Compiling a set of illustrious men and women had a long history. The 1st-century Greek writer Plutarch wrote the lives of illustrious men, portraying them as paragons. In the Middle Ages, authors Giovanni Boccaccio in De Mulieribus Claris (“Concerning famous women,” 1374) and Christine de Pizan in La Cité des Dames (“The city of ladies,” 1405) wrote about excellent women. In the 16th century, Paolo Giovio published his collection of portrait paintings in the Elogia veris clarorum virorum imaginibus apposita (“Praise for the true images of famous men,” Venice, 1546), in a project similar to the one Ciacón envisioned. The biblical Judith was lauded as a model of womanly virtue in Tomaso Garzoni’s Le vite delle donne illustri della scrittura sacra (“The lives of illustrious women from holy scripture,” 1586).

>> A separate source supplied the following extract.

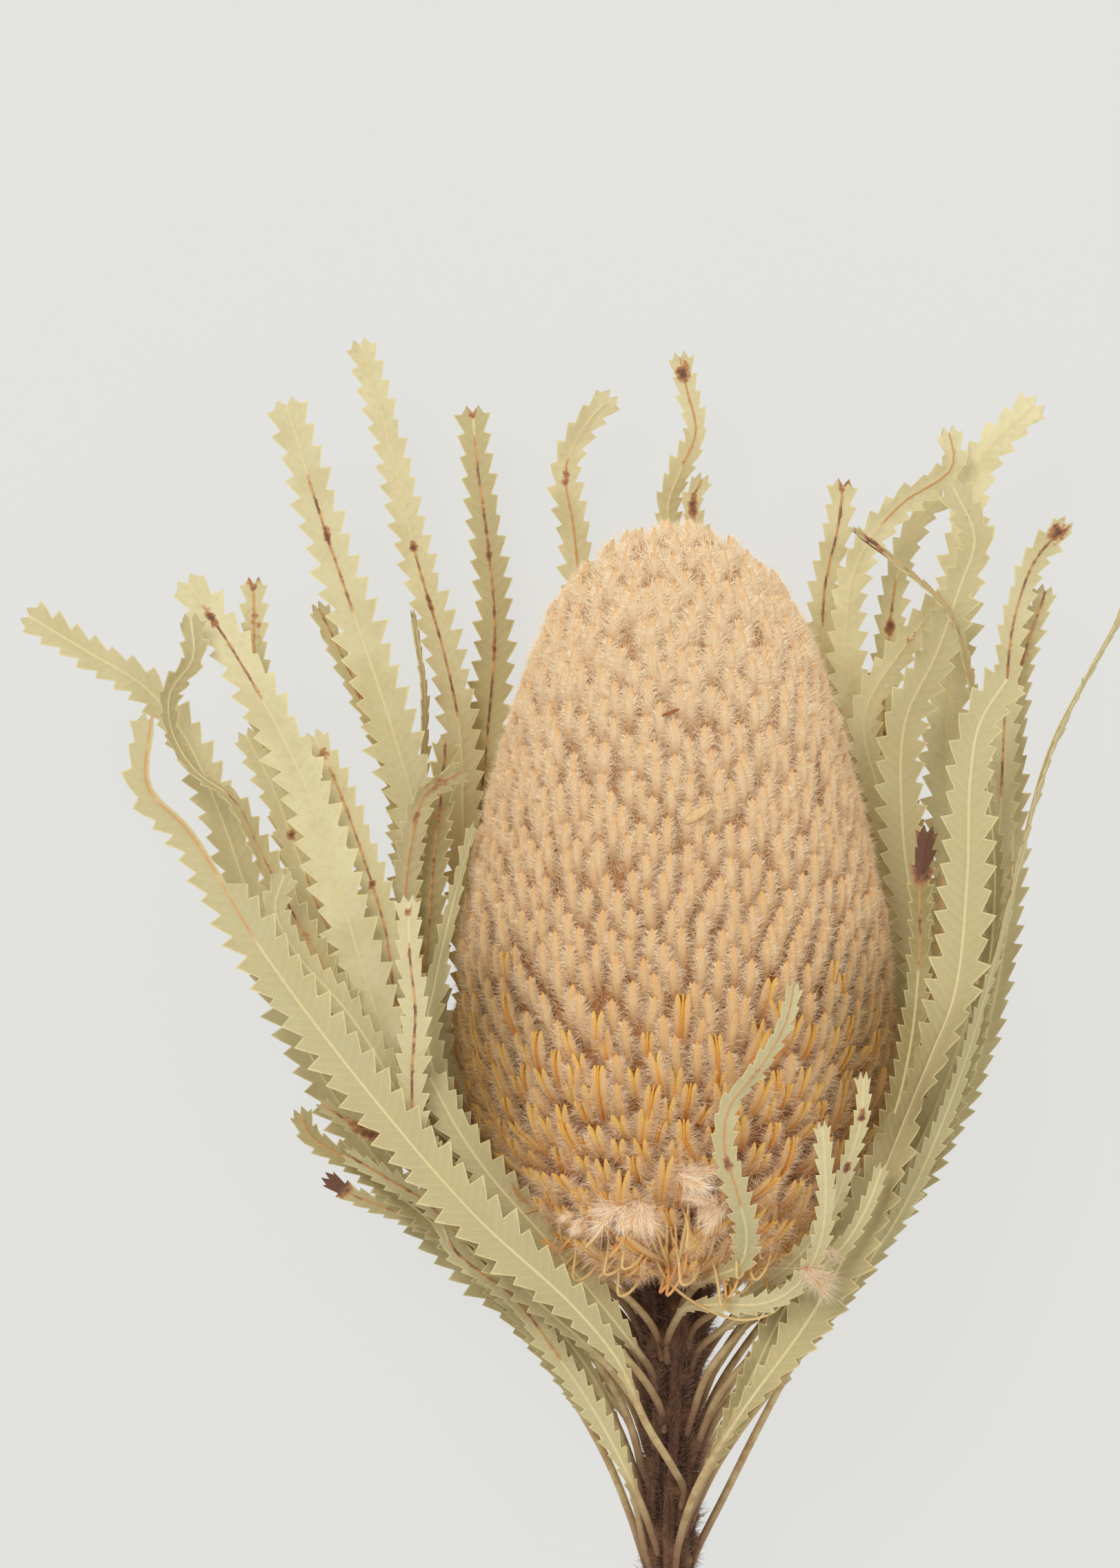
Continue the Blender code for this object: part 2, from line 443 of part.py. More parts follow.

Early Modern images of Judith have remained compelling to modern artists. Cindy Sherman, Untitled #228, from the History Portraits series, 1990, chromogenic color print, 208.4 x 122 cm (The Museum of Modern Art, New York) © 2023 Cindy Sherman,
A gender benefit
Many renditions of Judith and Holofernes were produced in Early Modern Europe, but they’re not all alike, not interchangeable. Each iteration warrants a closer look. Lavinia’s Davia Bargellini Judith navigates a complex gendered terrain—the probable patron’s widow status, the artist’s gender, the heroine subject—in a way that draws attention to womanhood, turning a marginalized status into a benefit.
Lavinia’s creative use of her own image became a model for the next generation of women artists. Artemisia Gentileschi frequently used her own features in paintings of a variety of women subjects creating equivocation between the artist and subject. [7] Eliding the creator with the creation draws attention to the craft of art making beyond the immediate story subject on the canvas surface. In doing so, the artist underscores her status as the artist.